Só por ela lembrado,
só por ela guardado,.
só por ela escutado...
O brinquedo quebrado.

Porque assim é aquela menina...

- Tu a conheces, leitor!


Antônio Adriano de Medeiros


segunda-feira, 8 de agosto de 2011

as meninas


Rosa e Azul - Auguste Renoir

Confesso que essa minha preocupação de não deixar aqueles pobres meninos sozinhos mais uma vez foi provocada por um poema que não consegui escrever ainda, só tive o sentimento dele, não consegui ainda passar aquele sentimento para uma construção poética á altura do mesmo. Mas, como fazia tempo que os dois meninos dos dois últimos sonetos postados, o (inspirador) morto e o aborto estavam sozinhos aqui no blog. decidi buscar outras meninas para lhes fazer companhia. São poemas que escrevera tempos atrás. O primeiro é da safra nanin, o menino que escreve poemas de gente grande. Já o segundo... Bom, o soneto das confissões da filha única é um poema politicamente incorreto. Além de tratar do incesto de pai e filha, o soneto termina com uma frase que põe em xeque uma das mais fundamentais instituições da civilização humana, o aleitamento materno. Mais não devo dizer, até porque assim agindo deixaria aqueles infelizes meninos mais tempo sozinhos, e eles merecem as companhias. Afinal, como certamente diria Nanin, antes uma menina má do que nenhuma menina...

absaam

AS MENINAS

Elas são muito delicadas e choram
demais, mas a delicadeza delas é coisa
de pele, também. E são mais leves
e, quando a gente tem vontade
de brigar com uma menina,
se abraçar ela sente uma coisa muita estranha
e passa a vontade de brigar;
isso aconteceu comigo
no dia em que briguei com Zeca,
e Silvinha, irmã dele. veio defendê-lo
e eu a agarrei: senti a coisa estranha.

Não é bom que elas saibam disso
porque aí se aproveitam da gente, mas parece
que já sabem. Não sei quem contou:
eu nunca disse a ninguém!

Elas também gostam muito de dançar,
e quando é epoca de Quadrilha no colégio
eu também gosto e danço com todas,
embora tenha minhas preferidas,
e é melhor dançar com elas que com as outras.

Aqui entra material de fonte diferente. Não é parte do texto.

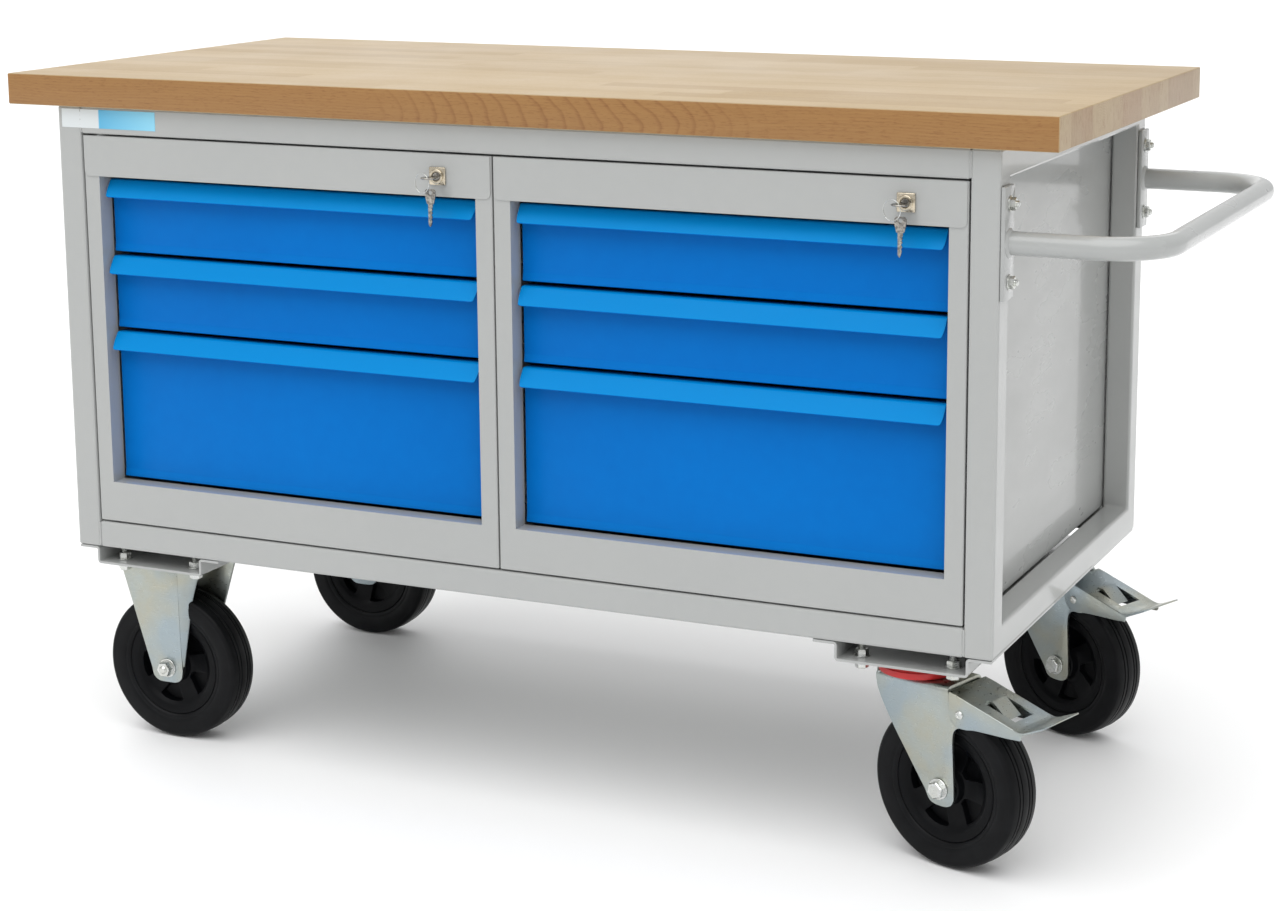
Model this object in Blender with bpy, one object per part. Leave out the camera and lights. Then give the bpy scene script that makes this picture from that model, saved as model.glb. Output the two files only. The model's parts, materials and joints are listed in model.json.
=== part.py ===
"""Mobile workbench: beech top, tube frame, two drawer cabinets, four casters.

Metres, +Z up. X runs along the bench, the push handle is at +X, the drawers
open toward -Y. The origin is on the floor under the middle of the whole box.
"""
import math

import bmesh
import bpy
from mathutils import Matrix, Vector

# ---- driving dimensions -------------------------------------------------
TOP_LENGTH = 1.400
TOP_DEPTH = 0.650
TOP_THICKNESS = 0.040
TOTAL_HEIGHT = 0.890

TUBE = 0.035
TUBE_WALL = 0.002
FRAME_HEIGHT = 0.583
END_OVERHANG = 0.068
FRONT_OVERHANG = 0.012
REAR_OVERHANG = 0.010

HANDLE_REACH = 0.188
HANDLE_TUBE = 0.027
HANDLE_BEND = 0.075
HANDLE_DROP = 0.1055
HANDLE_PLATE = (0.005, 0.035, 0.128)

CHANNEL_HEIGHT = 0.023
CHANNEL_WEB = 0.163
CHANNEL_FLANGE = 0.027
CHANNEL_SHEET = 0.003
CHANNEL_INSET = 0.029
CHANNEL_SETBACK = 0.0006

WHEEL_RADIUS = 0.100
WHEEL_WIDTH = 0.050
RIM_RADIUS = 0.068
HUB_RADIUS = 0.021
AXLE_RADIUS = 0.006
TRAIL = 0.055
PLATE_LENGTH = 0.140
PLATE_WIDTH = 0.105
PLATE_HOLES = (0.056, 0.040)
PLATE_SHEET = 0.004
FORK_INSIDE = 0.030
FORK_SHEET = 0.004
FRONT_SWIVEL_TURN = math.radians(-17.0)
REAR_SWIVEL_TURN = math.radians(-22.0)
PEDAL_PIVOT = (0.085, 0.197)

REVEAL = 0.002
TOUCH = 0.0003
FASCIA_DEPTH = 0.026
FASCIA_SHEET = 0.0015
STILE = 0.0225
HEAD_RAIL = 0.052
FOOT_RAIL = 0.053
SHELL_SHEET = 0.0012

DRAWER_RECESS = 0.025
DRAWER_GAP = 0.0055
DRAWER_PITCHES = (0.100, 0.100, 0.200)
DRAWER_BOX_WIDTH = 0.520
DRAWER_BOX_DEPTH = 0.540
DRAWER_SHEET = 0.0012
LIP_HEIGHT = 0.021
LIP_REACH = 0.022
PAN_DEPTH = 0.014

LOCK_INSET = 0.072
LOCK_DROP = 0.027
LOCK_PLATE = 0.022
KEY_PROUD = 0.020

# ---- positions that follow from them -------------------------------------
LENGTH = TOP_LENGTH - END_OVERHANG + HANDLE_REACH
DEPTH = TOP_DEPTH + KEY_PROUD
TOP_X0 = -LENGTH / 2
TOP_X1 = TOP_X0 + TOP_LENGTH
TOP_Y1 = DEPTH / 2
TOP_Y0 = TOP_Y1 - TOP_DEPTH

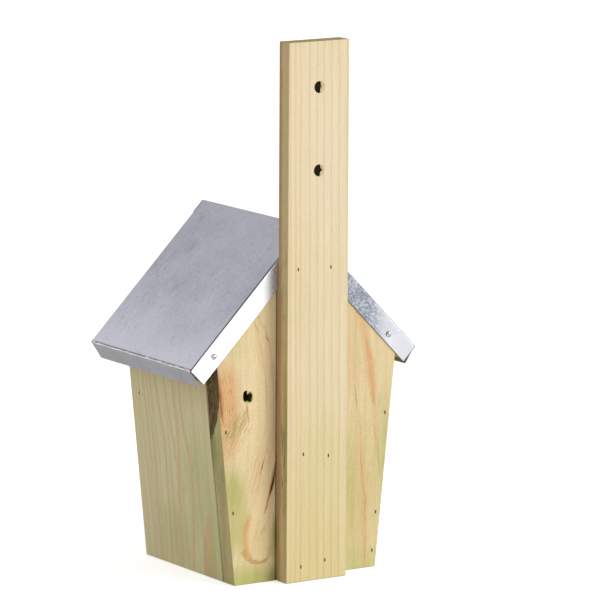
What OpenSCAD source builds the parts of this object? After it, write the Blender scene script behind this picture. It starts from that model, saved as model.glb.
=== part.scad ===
// Nest box with a steep sheet-clad roof, on a tall mounting batten.
// +Z is up, the entrance faces -Y and the batten is on the +Y side. Right and left are as
// seen from the front, so the right side is +X. The origin is on the floor, under the middle
// of the whole object.

/* [Box] */
// Width across the box at its foot
box_w = 118; // [100:1:180]
// Depth of the box, from the front edges of the side panels to the back of the back panel
box_d = 118; // [90:1:180]
// Outward lean of each side panel from upright, in degrees
side_lean = 5.9; // [0:0.1:10]
// Thickness of the side panels
side_t = 16; // [9:0.5:22]
// Thickness of the back panel
back_t = 16; // [9:0.5:22]
// Thickness of the front panel
front_t = 16; // [9:0.5:22]
// How far the front panel stands back from the front edges of the side panels
front_inset = 3; // [0:0.5:12]
// Thickness of the floor panel
floor_t = 14; // [9:0.5:20]
// Height of the underside of the floor panel over the foot of the box
floor_rise = 5; // [0:0.5:15]

/* [Openings] */
// Diameter of the entrance hole
entrance_d = 32; // [26:1:45]
// Height of the middle of the entrance hole
entrance_z = 150; // [110:1:170]
// Diameter of the vent hole in the back panel
vent_d = 8; // [5:0.5:12]
// Distance of the vent hole from the middle of the batten
vent_x = 48.5; // [38:0.5:56]
// Height of the middle of the vent hole
vent_z = 133; // [90:1:150]

/* [Roof] */
// Height of the ridge, over the metal
ridge_h = 251; // [220:1:330]
// How far each eave reaches out past the foot of the box, over the metal
eave_reach = 35; // [29:1:60]
// Height of the ridge over the eaves
roof_rise = 95; // [70:1:120]
// How far the roof boards reach past the front of the box
front_overhang = 15; // [0:1:40]
// Thickness of the roof boards
roof_board_t = 12.5; // [8:0.5:14]
// Thickness of the folded metal sheet
sheet_t = 0.7; // [0.4:0.1:1.5]
// Depth of the folded edges of the sheet, over the metal
flange_h = 14.7; // [13:0.1:25]
// How far the eave folds spring open from square, in degrees
eave_splay = 12; // [0:1:20]
// Width of the lap of one gable fold over the other at the ridge
ridge_lap = 8; // [3:0.5:10]
// Sideways distance of the ridge from the middle of the box
ridge_offset = 2; // [0:0.5:5]

/* [Batten] */
// How far the batten stands up over the ridge
batten_rise = 129; // [100:1:220]
// Width of the batten
batten_w = 50; // [40:1:70]
// Thickness of the batten
batten_t = 12.5; // [9:0.5:22]
// Diameter of the hanging holes
hanging_d = 8; // [5:0.5:12]
// Distance of the upper hanging hole from the top of the batten
hanging_top = 32; // [15:1:50]
// Distance between the middles of the hanging holes
hanging_pitch = 58; // [25:1:80]

/* [Brads and nails] */
// Length of a brad
brad_l = 25; // [18:1:27]
// Width and thickness of a brad's shank
brad_w = 1.2; // [0.8:0.1:2]
// Long side of a brad's head
brad_head_l = 2.4; // [2.1:0.1:4]
// Thickness of a brad's head
brad_head_t = 0.6; // [0.4:0.1:1]
// How deep a brad's head is sunk under the surface of the wood
brad_set = 1; // [0:0.1:2]
// Distance of the back panel's brads from its sloping edges
brad_edge = 4; // [2.5:0.5:6]
// Height of the brads through the side panels into the front panel
front_brad_z = 121; // [60:1:130]
// Length of a roof nail under its head
nail_l = 20; // [12:1:30]
// Diameter of a roof nail's shank
nail_d = 2; // [1.2:0.1:3]
// Diameter of a roof nail's head
nail_head_d = 4.2; // [3.5:0.1:8]
// Height of a roof nail's domed head
nail_head_h = 1.2; // [0.5:0.1:2]

/* [Hidden] */
$fn = 48;

// Sides, as the sign of X
right = 1;
left = -1;

// Brads through the batten, one [side offset, height] each, in the order of the nodes. The
// first two go through the gable folds, so they follow the ridge
batten_brads = [
    [16.5, ridge_h - 29], [-10.5, ridge_h - 29.5], [11.5, 91], [-9.5, 88], [13, 11], [-7, 13.5]
];
// Brads through the back panel into the side panels, one [side, height] each
back_brads = [[right, 110], [right, 52], [left, 110.5], [left, 39.5], [left, 12]];
// Roof nails at the right and the left eave, one [distance up the slope, depth under the
// metal's top] each
roof_nails = [[19.5, 7.7], [24, 9.4]];

// Extra length of a cut past the face that it opens
cut = 1;

batten_h = ridge_h + batten_rise;

// Roof slope, and the height of each roof surface at the ridge
roof_span = box_w + 2 * eave_reach;
pitch = atan2(roof_rise, roof_span / 2);
eave_h = ridge_h - roof_rise;
slope_l = norm([roof_rise, roof_span / 2]);
board_top_z = ridge_h - sheet_t / cos(pitch);
under_z = board_top_z - roof_board_t / cos(pitch);

// The box and the batten stand to the side of the ridge, which is at X = 0
box_x = -ridge_offset;
side_w = side_t / cos(side_lean);

// Y of each upright face, from the back to the front
front_reach = box_d + front_overhang + sheet_t + max(sheet_t, nail_head_h);
back_reach = 2 * sheet_t + batten_t;
back_y = (front_reach - back_reach) / 2;
back_in_y = back_y - back_t;
front_y = back_y - box_d;
panel_front_y = front_y + front_inset;
panel_in_y = panel_front_y + front_t;
eave_front_y = front_y - front_overhang;
batten_y = back_y + 2 * sheet_t;
batten_face_y = batten_y + batten_t;

// X of the box's side face at a height, or of a face that lies inside it
function face_x(side, z, inset = 0) =
    box_x + side * (box_w / 2 + z * tan(side_lean) - inset);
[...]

Gente grande não pode dançar Quadrilha
porque é presa e sai na televisão.

Sim, as meninas têm um cheiro diferente
dos meninos, e os cabelos são maiores
e mais delicados e cheirosos também.
Acho as roupas delas mais bonitas,
mas nem precisavam se vestir tão bem
pra serem bonitas: nuas, também são.

Nanin.
(por Antônio Adriano de Medeiros)

CONFISSÕES DE UMA CURIOSA FILHA ÚNICA

Confesso que, desde a mais tenra idade
- essa é a lembrança mais remota minha -
sempre tive muita curiosidade
em saber o que era aquilo que papai tinha...
Um coisa macia que parecia tornar-se maior
sempre que ele, de pé, me abraçava,
e todas as vezes que em seu colo me sentava
e ficávamos trocando mil beijinhos de amor.
Certa noite em que mamãe tinha saído
e que estávamos só nós dois numa rede a balançar,
eis que ele então mostrou-me o brinquedo proibido
ensinando-me, com carinho, como o poderia usar.
- Ai, que aquele néctar que em minha boca escorreu
foi melhor que todo o leite que a minha mãe me deu!